NASA: Starliner Will Launch Only When Ready

NASA: Starliner Will Launch Only When Ready

One day after NASA’s safety advisory panel urged an independent review before launching Boeing’s Starliner commercial crew vehicle with astronauts aboard, the agency issued an assurance that it will launch only when ready. Crew safety is the highest priority and schedule adjustments will be made if needed, NASA said, but stopped short of agreeing to the panel’s recommendation.

NASA’s Aerospace Safety Advisory Panel expressed a number of concerns yesterday about NASA’s plans to launch Starliner’s Crew Flight Test or CFT on July 21 with two NASA astronauts on board.

That date is only a launch schedule opportunity and “not necessarily an acknowledgement of readiness to conduct that flight test,” ASAP said, urging NASA to conduct an independent review perhaps through the NASA Engineering & Safety Center before committing to launch.

Late this afternoon NASA issued a blog post with reassurances they will launch only when ready, but did not agree to an independent review.

Steve Stich, manager of NASA’s Commercial Crew Program, said they are taking a “methodical approach” and “the team remains vigilant on tracking new technical issues as we complete certification for crewed flight.”

The Starliner team works to finalize the mate of the crew module and new service module for NASA’s Boeing Crew Flight Test that will take NASA astronauts Butch Wilmore and Suni Williams to and from the International Space Station. Photo credit: Boeing/John Grant

ASAP referenced “recently revealed” risks in addition to others of long-standing including parachutes, software testing, and “battery sidewall rupture risk.”

NASA acknowledged they and Boeing are reassessing “parachute system margins based on new data reviews.” As for batteries, they have been approved “based on additional testing and analysis, along with post-certification flight mitigations and a proposed battery upgrade for future missions.”

Software testing wasn’t mentioned, but NASA said two items that do still need to be resolved are replacing a by-pass valve on Starliner’s service module’s active thermal control system and evaluating risk from a type of tape used to protect wires from chaffing that could present a flammability risk.

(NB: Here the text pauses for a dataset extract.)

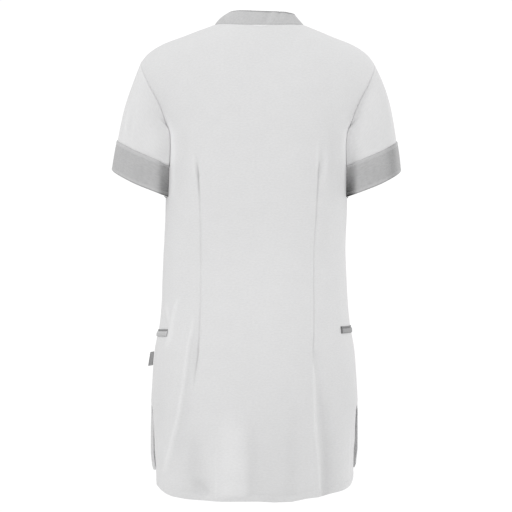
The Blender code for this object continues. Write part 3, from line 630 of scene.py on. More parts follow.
def panel_half(side, row, hand, dense, split):
    """x and z of one row's stops from the middle to the edge, closer by the dart and at the edge."""
    at = panel_row(side, row)
    x, z = at(hand * dense)
    along = lengths(np.stack([x, body_y(side, x, z), z], axis=1))
    down_slit = np.clip((SLIT_TOP_Z - z[-1]) / (SLIT_TOP_Z - HEM_Z[side]), 0, 1)
    end = along[-1] - SEAM - SLIT_OPENING[side] * down_slit
    sewn_line = next(np.array(line[::-1]) for line in DARTS[side] if line[0][0] * hand > 0)
    dart_x = np.interp(np.interp(DARTS_X, np.abs(x), z), sewn_line[:, 1], sewn_line[:, 0])
    crowd = 1 + CROWD_DART * bell((x - dart_x) / 4) + CROWD_EDGE * bell((end - along) / 3)
    passed = np.concatenate([[0], np.cumsum(np.diff(along) * (crowd[1:] + crowd[:-1]) / 2)])
    last = np.interp(end, along, passed)
    to_neck = np.linspace(0, passed[split], COLUMNS_NECK + 1)[:-1]
    to_edge = np.linspace(passed[split], last, COLUMNS_EDGE + 1)
    return at(hand * np.interp(np.concatenate([to_neck, to_edge]), passed, dense))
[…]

“Crew safety remains the highest priority for NASA and its industry providers, and emerging issues are not uncommon in human spaceflight especially during development,” Stich said and “We will only fly when we are ready.”

He didn’t mention ASAP or its recommendation for an independent review.

Fueling the spacecraft for a July 21 launch would begin in mid-June “and there is some operational flexibility in that timeline that can be used if needed,” NASA said. An update will be provided “in coming weeks.”

Boeing’s CST-100 Starliner is the second of two commercial crew systems developed through Public-Private Partnerships to ferry crews to and from the International Space Station. SpaceX’s Crew Dragon, in service since 2020, is the other. The companies own the systems. NASA only purchases services from them, but they must meet NASA’s certification requirements.

ASAP has been closely tracking Starliner’s development especially after a 2019 uncrewed test flight that almost ended catastrophically. Boeing decided to refly that test flight before putting people aboard, but an attempt in 2021 was scrubbed at the last minute because of corroded propulsion valves.

The second uncrewed flight test, OFT-2, finally flew last year. The next step towards certification is the impending Crew Flight Test with NASA astronauts Butch Wilmore and Suni Williams.